1987 Balzan Prize for Human Psychology
Acceptance Speech – Bern, 13.11.1987
Ladies and Gentlemen,
I am deeply honored to be a recipient of the Balzan Prize this year. It is a source of pride to join such a distinguished company of scholars from so diverse a range of disciplines . Several past recipients – like Jean Piaget and Si Ernst Gombrich – have been close friends and associates , and it is a particular delight to find myself once again in their sparkling company.
But I also wish to take special note of the award as having honored work in human psychology. Human psychology is an ancient mode of inquiry, for it is impossible to imagine any inquiry into human affairs that does not include within it questions, implicit or explicit, about the ” true” or ” real” nature of man. But the discipline of human psychology as an autonomous research enterprise is still a very young one . It seeks to establish a model of man – of human intelligence and sensibility, of human passions and intentionality – that has generality enough to serve as a basis for understanding the uses of mind in many different forms of human activity, indeed , even in different cultures. To achieve such a general understanding of mind, to construct a model of man that sheds light on the myriad uses to which mind is put , is a daunting task. It is not yet clear, moreover , whether our new discipline of psychology has even learned how to ask the right deep questions. For our subject matter is not only diverse but it is elusive. Physical objects and states, social and historical events, even cultural products seem more readily amenable to observation and, perhaps, to formal description than are those mental states that comprise the activity of the human mind. Our subject includes such subtle matters as human thought, human beliefs and intentions, and human desires. We investigate how these develop , and how eventually they achieve their full stature by employing and exploiting the instruments of human culture – language , science , art.

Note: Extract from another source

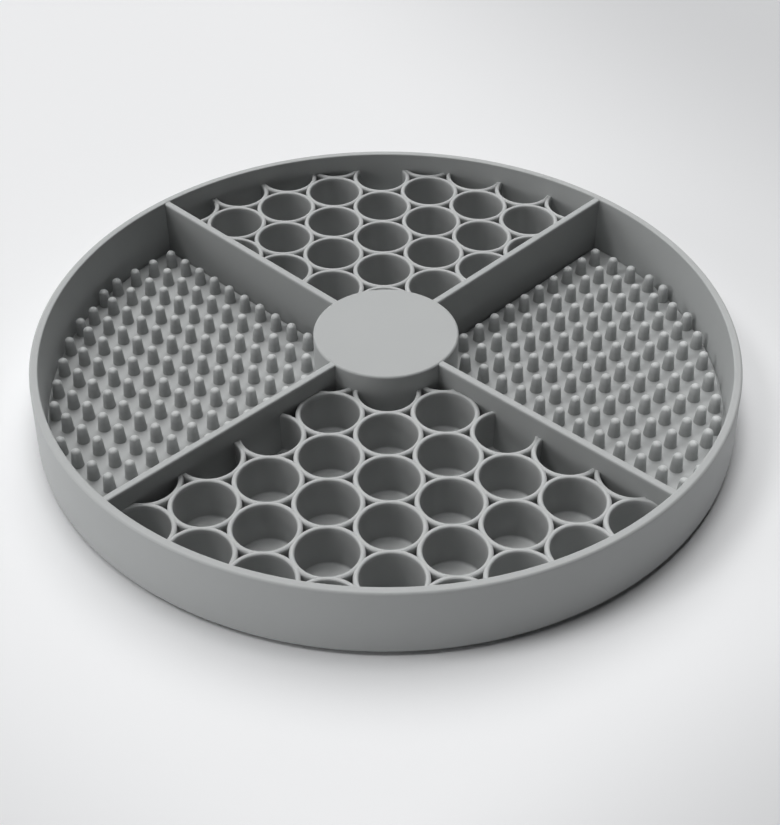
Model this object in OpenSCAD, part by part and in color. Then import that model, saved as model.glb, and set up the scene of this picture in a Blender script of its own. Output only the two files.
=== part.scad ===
// Round lick mat, moulded in one piece from soft grey silicone.
// A rim and a floor hold a hub and four dividers. The front and rear sectors
// hold round cells for soft food, and the left and right sectors hold nubs.
// Origin: centre of the underside, on the surface that the mat stands on. +Z up, front at -Y.

/* [Rim and floor] */
// Diameter over the top of the rim
mat_d = 200; // [170:1:240]
// Height of the wall, from its lower edge to the top of the rim
wall_h = 20; // [17:0.5:26]
// How far the outside of the wall flares out, on each side, down to its lower edge
wall_flare = 0.8; // [0:0.1:2]
// Thickness of the wall at the top of the rim
rim_t = 2.4; // [2:0.1:4]
// Radius of the rim's outer top edge
rim_edge_r = 0.8; // [0.3:0.1:1.2]
// Radius of the rim's inner top edge
rim_inner_edge_r = 0.4; // [0.2:0.1:0.6]
// Radius of the wall's lower outer edge
wall_foot_r = 0.6; // [0.2:0.1:1.2]
// Thickness of the floor
floor_t = 1.2; // [0.8:0.1:2.5]

/* [Hub and dividers] */
// Diameter of the hub
hub_d = 41.5; // [32:0.5:52]
// How far the top of the hub lies below the top of the rim
hub_drop = 0; // [0:0.5:4]
// Radius of the hub's top edge
hub_edge_r = 0.7; // [0.2:0.1:2]
// Thickness of a divider
divider_t = 2.2; // [1.6:0.1:4]
// How far the tops of the dividers lie below the top of the rim
divider_drop = 0.2; // [0:0.1:4]
// Radius of a divider's top edges
divider_edge_r = 0.5; // [0.1:0.1:0.7]
// Angle from the rear centre line to each rear divider
rear_half_angle = 45; // [40:0.5:50]
// Angle from the front centre line to each front divider
front_half_angle = 46.8; // [40:0.1:50]

/* [Round cells] */
// Bore of a cell
cell_d = 16.2; // [13:0.1:17]
// Thickness of a cell's wall where it stands free
cell_wall = 1.4; // [1:0.1:1.8]
// Height of the cell walls above the floor
cell_h = 12.8; // [8:0.2:15]
// How far a column of cells nests between the cells of the next column
cell_column_nest = 0.5; // [0:0.1:1]
// Wall left between two neighbours of a front column
front_cell_web = 1.2; // [1:0.1:2.6]
// Wall left between two neighbours of a rear column
rear_cell_web = 1.8; // [1:0.1:2.6]
// Distance from the centre to the first whole cell of the front middle column
front_cell_start = 36.9; // [35:0.1:42]
// Distance from the centre to the second cell of the rear middle column
rear_cell_start = 57.3; // [54:0.1:62]

/* [Nubs] */
// Thickness of the pads that the nubs stand on
pad_t = 0.9; // [0.4:0.1:2]
// Gap between a pad and the walls round it
pad_gap = 0.5; // [0.3:0.1:1.5]
// Height of a nub above its pad
nub_h = 5.5; // [4:0.1:9]
// Diameter of a nub at its foot
nub_foot_d = 3.7; // [3:0.1:4.4]
// Diameter of a nub's round tip
nub_tip_d = 2.8; // [1.8:0.1:3]
// Distance between nubs along a row
nub_pitch = 7; // [6.2:0.1:10]
// The same for left nubs, along rows that run from the front left to the rear right
left_nub_pitch = 7.2; // [6.2:0.1:10]
// Angle of the rows of nubs to the line across the mat
nub_row_angle = 44.3; // [40:0.1:50]
// Least distance from a nub's centre line to the hub or a divider
nub_wall_gap = 2.4; // [2.4:0.1:4]
// Least distance from a nub's centre line to the rim
nub_rim_gap = 2.5; // [2.5:0.1:4]
// A left nub that would stand up to this much nearer to the rim is moved inwards instead
left_nub_pull = 2.3; // [0:0.1:2.5]
// The same for a right nub
right_nub_pull = 1.8; // [0:0.1:2.5]
// A nub of the left sector: its distance left of the centre, and behind it
left_nub_x = 53.8; // [45:0.1:60]
left_nub_y = 5; // [0:0.1:8]
// A nub of the right sector: its distance right of the centre, and behind it
right_nub_x = 53.5; // [45:0.1:60]
right_nub_y = 4.5; // [0:0.1:8]

/* [Feet] */
// Height of the foot rings under the floor
foot_h = 1.2; // [0.6:0.1:3]
// Width of a foot ring
foot_w = 4; // [2:0.5:8]
// How far the outer foot ring is set in from the rim
foot_inset = 5; // [3:0.5:12]
// Outer diameter of the centre foot ring
centre_foot_d = 36; // [24:1:50]

/* [Hidden] */
$fn = 96;

silicone = [0.50, 0.51, 0.51];
pale_silicone = [0.56, 0.57, 0.57];

// Radii, from the centre outwards
hub_r = hub_d / 2;
rim_r = mat_d / 2;
inner_r = rim_r - rim_t;
base_r = rim_r + wall_flare;
cell_r = cell_d / 2;
cell_outer_r = cell_r + cell_wall;

// Distances between columns of cells, and between the cells of a column
cell_column_pitch = cell_d - cell_column_nest;
front_cell_pitch = cell_d + front_cell_web;
rear_cell_pitch = cell_d + rear_cell_web;

// Heights, from the surface upwards
floor_top = foot_h + floor_t;
rim_top = foot_h + wall_h;
hub_top = rim_top - hub_drop;
divider_top = rim_top - divider_drop;
cell_top = floor_top + cell_h;
pad_top = floor_top + pad_t;

// Directions of the dividers, counted anticlockwise from +X
rear_right_angle = 90 - rear_half_angle;
rear_left_angle = 90 + rear_half_angle;
front_left_angle = 270 - front_half_angle;
front_right_angle = 270 + front_half_angle;

// A cell is drawn where its centre lies no further than this outside the walls of its sector
cell_reach = 0.85 * cell_r;
// Nubs stand no further out than this
nub_reach = inner_r - nub_rim_gap;

// Distance of a point from the face of the divider at an angle, to its left (side 1) or right (-1)
function face_distance(p, angle, side) =
    side * (p[1] * cos(angle) - p[0] * sin(angle)) - divider_t / 2;

// True where a point lies in the sector from angle a to angle b, at least margin inside its walls
function in_sector(p, a, b, margin) =
    face_distance(p, a, 1) > margin
    && face_distance(p, b, -1) > margin
    && norm(p) > hub_r + margin
    && norm(p) < inner_r - margin;

// The centres of the cells of a grid: side is 1 at the rear and -1 at the front
function cell_centres(side, start, pitch, a, b) = [
    for (column = [-8 : 8], row = [-4 : 7])
        let (
            half_step = column % 2 == 0 ? 0 : pitch / 2,
            p = [column * cell_column_pitch, side * (start + row * pitch - half_step)]
        )
        if (in_sector(p, a, b, -cell_reach)) p
];

// A point up to pull beyond the reach of the nubs, moved inwards to it
function pulled_in(p, pull) =
    norm(p) > nub_reach && norm(p) < nub_reach + pull ? p * nub_reach / norm(p) : p;

// The centres of the nubs of a sector, on two sets of rows that cross at the nub at start
function nub_centres(start, pitch, pull, a, b) = [
    for (i = [-16 : 16], j = [-16 : 16])
        let (
            right = (i * pitch + j * nub_pitch) * cos(nub_row_angle),
            back = (i * pitch - j * nub_pitch) * sin(nub_row_angle),
            p = pulled_in([start[0] + right, start[1] + back], pull)
        )
        if (in_sector(p, a, b, nub_wall_gap)) p
];

// The plan of the sector between the dividers at angles a and b, with a gap to every wall
module sector_plan(a, b, gap) {
    middle = (a + b) / 2;
    half = (b - a) / 2;
    apex = (divider_t / 2 + gap) / sin(half);
    reach = 2 * rim_r;
    intersection() {
        difference() {
            circle(r = inner_r - gap);
            circle(r = hub_r + gap);
        }
        rotate(middle)
            translate([apex, 0])
                polygon([[0, 0], [reach * cos(half), -reach * sin(half)], [reach * cos(half), reach * sin(half)]]);
    }
}

// What a corner rounded to radius r loses: the corner is at the origin, and the body lies at -x and -y
module corner_waste(r) {
    difference() {
        translate([-r, -r])
            square(r + 1);
        translate([-r, -r])
            circle(r = r);
    }
}

// A ring of rectangular section
module ring(outer, width, height) {
    difference() {
        cylinder(r = outer, h = height);
        translate([0, 0, -1])
            cylinder(r = outer - width, h = height + 2);
    }
}

module floor_disc() {
    color(silicone)
        translate([0, 0, foot_h])
            cylinder(r = inner_r, h = floor_t);
}

module rim_wall() {
    color(silicone)
        rotate_extrude()
            difference() {
                polygon([[inner_r, foot_h], [base_r, foot_h], [rim_r, rim_top], [inner_r, rim_top]]);
                translate([rim_r, rim_top])
                    corner_waste(rim_edge_r);
                translate([inner_r, rim_top])
                    mirror([1, 0])
                        corner_waste(rim_inner_edge_r);
                translate([base_r, foot_h])
                    mirror([0, 1])
                        corner_waste(wall_foot_r);
            }
}

module centre_hub() {
    color(pale_silicone)
        rotate_extrude()
            difference() {
                translate([0, floor_top])
                    square([hub_r, hub_top - floor_top]);
                translate([hub_r, hub_top])
                    corner_waste(hub_edge_r);
            }
}

// A divider from the hub to the rim, along the direction at an angle
module divider(angle) {
    color(silicone)
        rotate(angle)
            intersection() {
                rotate([90, 0, 90])
                    linear_extrude(height = rim_r)
                        difference() {
                            translate([-divider_t / 2, floor_top])
                                square([divider_t, divider_top - floor_top]);
                            translate([divider_t / 2, divider_top])
                                corner_waste(divider_edge_r);
                            translate([-divider_t / 2, divider_top])
                                mirror([1, 0])
                                    corner_waste(divider_edge_r);
                        }
                translate([0, 0, floor_top])
                    ring(inner_r, inner_r - hub_r, wall_h);
            }
}

// Cell walls that run together, cut off where they meet the walls of their sector
module cell_grid(side, start, pitch, a, b) {
    centres = cell_centres(side, start, pitch, a, b);
    color(pale_silicone)
        translate([0, 0, floor_top])
            linear_extrude(height = cell_h)
                intersection() {
                    sector_plan(a, b, 0);
                    difference() {
                        for (p = centres)
                            translate(p)
                                circle(r = cell_outer_r);
                        for (p = centres)
                            translate(p)
                                circle(r = cell_r);
                    }
                }
}

module nub_pad(a, b) {
    color(silicone)
        translate([0, 0, floor_top])
            linear_extrude(height = pad_t)
                sector_plan(a, b, pad_gap);
}

// A tapered nub with a round tip
module nub() {
    tip_r = nub_tip_d / 2;
    cylinder(r1 = nub_foot_d / 2, r2 = tip_r, h = nub_h - tip_r);
    translate([0, 0, nub_h - tip_r])
        sphere(r = tip_r);
}

module nubs(start, pitch, pull, a, b) {
    color(pale_silicone)
        for (p = nub_centres(start, pitch, pull, a, b))
            translate([p[0], p[1], pad_top])
                nub();
}

module divider_front_left() { divider(front_left_angle); }
module divider_front_right() { divider(front_right_angle); }
module divider_rear_left() { divider(rear_left_angle); }
module divider_rear_right() { divider(rear_right_angle); }
module cell_grid_front() {
    cell_grid(-1, front_cell_start, front_cell_pitch, front_left_angle, front_right_angle);
}
module cell_grid_rear() {
    cell_grid(1, rear_cell_start, rear_cell_pitch, rear_right_angle, rear_left_angle);
}
module nub_pad_left() { nub_pad(rear_left_angle, front_left_angle); }
module nub_pad_right() { nub_pad(front_right_angle - 360, rear_right_angle); }
module nubs_left() {
    start = [-left_nub_x, left_nub_y];
    nubs(start, left_nub_pitch, left_nub_pull, rear_left_angle, front_left_angle);
}
module nubs_right() {
    start = [right_nub_x, right_nub_y];
    nubs(start, nub_pitch, right_nub_pull, front_right_angle - 360, rear_right_angle);
}
module foot_ring() { color(silicone) ring(rim_r - foot_inset, foot_w, foot_h); }
module centre_foot() { color(silicone) ring(centre_foot_d / 2, foot_w, foot_h); }

floor_disc();
rim_wall();
centre_hub();
divider_front_left();
divider_front_right();
divider_rear_left();
divider_rear_right();
cell_grid_front();
cell_grid_rear();
nub_pad_left();
nub_pad_right();
nubs_left();
nubs_right();
foot_ring();
centre_foot();
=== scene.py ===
# %% [markdown]
# A round lick mat of matt grey silicone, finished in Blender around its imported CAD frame.
# The mat is one moulding. A rim and a floor hold a hub and four dividers, the front and
# rear sectors hold round cells for soft food, and the left and right sectors hold nubs.
# Each step of this file makes one moulded feature or one finish, and says why it is made
# that way. All lengths are in metres, as in the frame.

# %% Load the frame
import math

import bmesh
import bpy
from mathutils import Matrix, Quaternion, Vector


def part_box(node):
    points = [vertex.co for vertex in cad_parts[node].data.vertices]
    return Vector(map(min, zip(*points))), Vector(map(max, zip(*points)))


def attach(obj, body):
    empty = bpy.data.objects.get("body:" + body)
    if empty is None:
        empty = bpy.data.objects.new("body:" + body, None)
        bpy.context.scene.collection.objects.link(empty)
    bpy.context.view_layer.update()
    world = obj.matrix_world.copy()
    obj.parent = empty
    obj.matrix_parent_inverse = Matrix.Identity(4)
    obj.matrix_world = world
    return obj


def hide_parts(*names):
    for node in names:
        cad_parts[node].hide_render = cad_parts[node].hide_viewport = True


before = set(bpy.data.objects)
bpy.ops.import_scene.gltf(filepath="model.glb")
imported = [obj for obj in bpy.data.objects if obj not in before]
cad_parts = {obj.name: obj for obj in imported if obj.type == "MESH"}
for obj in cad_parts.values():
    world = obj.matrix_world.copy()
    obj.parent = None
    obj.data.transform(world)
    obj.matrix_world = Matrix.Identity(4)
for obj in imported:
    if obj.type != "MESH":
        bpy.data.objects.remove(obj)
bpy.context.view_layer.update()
scene = bpy.context.scene
print("nodes in the frame:", len(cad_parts))

# %% [markdown]
# The frame gives the sizes, so the looks follow the CAD when it changes. A node's box holds
# its lowest and highest corner, which is enough for everything round. What a box can't
# say, such as a wall's thickness or the pitch of a pattern, is a named value here, the
# same as in the CAD source.

# %% Sizes of the mat
MM = 0.001

rim_low, rim_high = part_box("rim_wall")
floor_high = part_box("floor_disc")[1]
hub_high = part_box("centre_hub")[1]
foot_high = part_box("foot_ring")[1]
centre_foot_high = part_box("centre_foot")[1]
divider_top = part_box("divider_rear_left")[1].z
cell_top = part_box("cell_grid_front")[1].z
pad_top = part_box("nub_pad_left")[1].z
nub_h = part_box("nubs_left")[1].z - pad_top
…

Man is not a naked ape, no kind of an ape at all. His mental life , his inner capacities, and his measure of dignity depend upon his participating in human culture . Yet, he is a product of an evolution that is principally biological, an evolution that eventually allows him to transcend his biological limits through the use of culture and its symbol systems. We inherit as much from the culture as from our genes , and neither would be effective without the other.
The study of human psychology is moving ahead , though at times it follows a winding path. In moments of discouragement , we psychologists sometimes fall back on simplistic models that have proved their worth elsewhere: on computational metaphors or behaviorist reflexes that reduce mind to non- mind, the human to the non-human. And these forays are sometimes instructive although always humbling. But psychology, at its most vigorous, continues to struggle with its deep duality, a duality that sees man both as a product of biological evolution and as an adept maker and user of human culture. My first teacher, William McDougall FRS , once characterised psychology as like a Janus, looking two ways at once. To do otherwise would be not only to betray human complexity but to fail to understand the human enterprise altogether.
I shall treat the occasion of this Prize , then, as one in which you honor us and encourage us to get on with our task. It may be a difficult one , but I hear you expressing the view that , after all, it has been worth the try.
And for that , I thank you very much both as an independent worker in the vineyard and as a member of the profession of psychology.